In this post, debut cozy mystery author Maggie King talks about some of the television that inspires her mystery. Maggie’s first novel, MURDER AT THE BOOK GROUP, is now available in print and ebook!


The Top 5 TV Shows That Have Influenced Me

As a crime writer, I’ve been influenced by shows that use intricate plots and settings to show the ups and downs of being human in a less-than-perfect world. The following are my top five:

  1. Touched By an Angel was a popular American series that ran for nine seasons. I’ve long been attracted to stories of people who have reached turning points in their lives. Sometimes they’re between a rock and a hard place. As they’re grappling with personal demons, conflict, and touch choices, along comes an angel in human form to guide them and impart God’s wisdom.

This show inspired me on many levels. At the beginning of Murder at the Book Group the main character, Hazel Rose, is standing at a crossroads. She is at loose ends in her life and is hard pressed to make even the smallest of decisions. Solving the victim’s murder gives her the opportunity to grow and to get out of her rut.

  1. Taggart, one of the UK’s longest-running series, is an unflinching police drama from Scotland. I rent the DVDs from my local library. The story lines are intricate as are the personal relationships of the recurring and guest cast members. I enjoy the depictions of the relationships, many of which are unenviable and riddled with friction between characters who are far from perfect. Twists and turns in the plot culminate in the killer, or killers, being identified. More often than not the end comes as a stunning surprise.

These gritty stories are set against Glasgow’s grand architecture.

In my estimation Taggart is a must-see show for crime writers.

  1. Don’t be fooled by the idyllic-looking county of Midsomer—its murder rate beats that of any urban area. Passions run high and evil lurks everywhere. Midsomer Murders is a quirky British detective drama based on the crime novels by Caroline Graham. Unlike Taggart, the main characters enjoy satisfying relationships. The guest characters tend to be eccentric and harbor pasts (and often presents) replete with secrets and scandals. They are often involved in the arts, academia, and the occult: painters, actors, writers, professors, fortune tellers, etc.

I especially liked the episode “Written in Blood,” where murder took place in a writers’ group.

  1. A miniseries based on the riveting novels of Herman Wouk, Winds of War and War and Remembrance closely follow Mr. Wouk’s accounts of World War II. I enjoyed the depictions of the war and the weaving of personal lives of the fictional characters throughout the saga.

This is a great character study told against the backdrop of World War II events, an entertaining way to receive an education in history. Storytelling at its finest.

  1. As Time Goes By (1992 – 2005) was a BBC-produced mannered romantic comedy about Lionel and Jean, who were lovers in their youth only to be separated due to a communication failure (communication issues dog every relationship, don’t they?). But they meet up again thirty eight years later—sure to gladden the hearts of romantics everywhere.
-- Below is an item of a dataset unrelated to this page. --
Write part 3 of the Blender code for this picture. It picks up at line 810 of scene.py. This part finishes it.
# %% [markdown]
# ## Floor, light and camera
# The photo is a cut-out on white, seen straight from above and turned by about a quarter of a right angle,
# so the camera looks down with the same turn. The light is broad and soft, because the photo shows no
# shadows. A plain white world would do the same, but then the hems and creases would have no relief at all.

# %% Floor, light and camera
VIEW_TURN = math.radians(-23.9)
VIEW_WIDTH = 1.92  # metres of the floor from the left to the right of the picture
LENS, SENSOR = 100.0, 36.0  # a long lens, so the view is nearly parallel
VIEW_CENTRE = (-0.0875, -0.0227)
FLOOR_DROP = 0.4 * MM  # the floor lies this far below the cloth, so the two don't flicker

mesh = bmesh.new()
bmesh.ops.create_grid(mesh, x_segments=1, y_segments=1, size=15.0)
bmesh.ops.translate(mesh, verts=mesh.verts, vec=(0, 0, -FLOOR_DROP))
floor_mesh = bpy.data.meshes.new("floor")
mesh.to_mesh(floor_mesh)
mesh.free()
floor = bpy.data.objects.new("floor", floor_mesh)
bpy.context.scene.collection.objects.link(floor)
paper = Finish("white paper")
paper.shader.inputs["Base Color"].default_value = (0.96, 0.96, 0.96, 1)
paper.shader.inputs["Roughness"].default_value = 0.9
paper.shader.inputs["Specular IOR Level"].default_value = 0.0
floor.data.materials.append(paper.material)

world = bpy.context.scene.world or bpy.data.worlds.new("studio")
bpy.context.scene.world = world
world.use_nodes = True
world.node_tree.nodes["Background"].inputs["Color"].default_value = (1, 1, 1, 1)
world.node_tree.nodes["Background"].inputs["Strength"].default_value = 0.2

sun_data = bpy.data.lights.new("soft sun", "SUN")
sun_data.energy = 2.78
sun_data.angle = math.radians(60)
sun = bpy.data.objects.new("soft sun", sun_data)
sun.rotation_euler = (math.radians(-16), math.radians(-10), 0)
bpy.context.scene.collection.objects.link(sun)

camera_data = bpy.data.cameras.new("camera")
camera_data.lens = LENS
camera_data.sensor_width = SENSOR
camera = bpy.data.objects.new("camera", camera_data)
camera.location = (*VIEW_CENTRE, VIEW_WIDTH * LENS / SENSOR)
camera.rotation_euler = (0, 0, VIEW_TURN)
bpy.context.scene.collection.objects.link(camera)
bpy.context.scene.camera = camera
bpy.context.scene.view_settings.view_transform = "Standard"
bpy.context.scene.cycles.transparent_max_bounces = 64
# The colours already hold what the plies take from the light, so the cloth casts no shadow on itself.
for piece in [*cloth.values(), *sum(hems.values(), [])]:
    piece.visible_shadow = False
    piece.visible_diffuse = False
As Time Goes By portrayed well-drawn characters in relationships that were very real. They love each other, despite occasional minor conflicts. My husband and I share the same affectionate marital banter that Lionel and Jean enjoyed. The humor was natural and not manufactured.

I try to emulate this tone and interaction for my characters. Most stories have a romantic component and Murder at the Book Group is no exception.

What are your favorite TV shows?

Do any TV shows stir your creativity?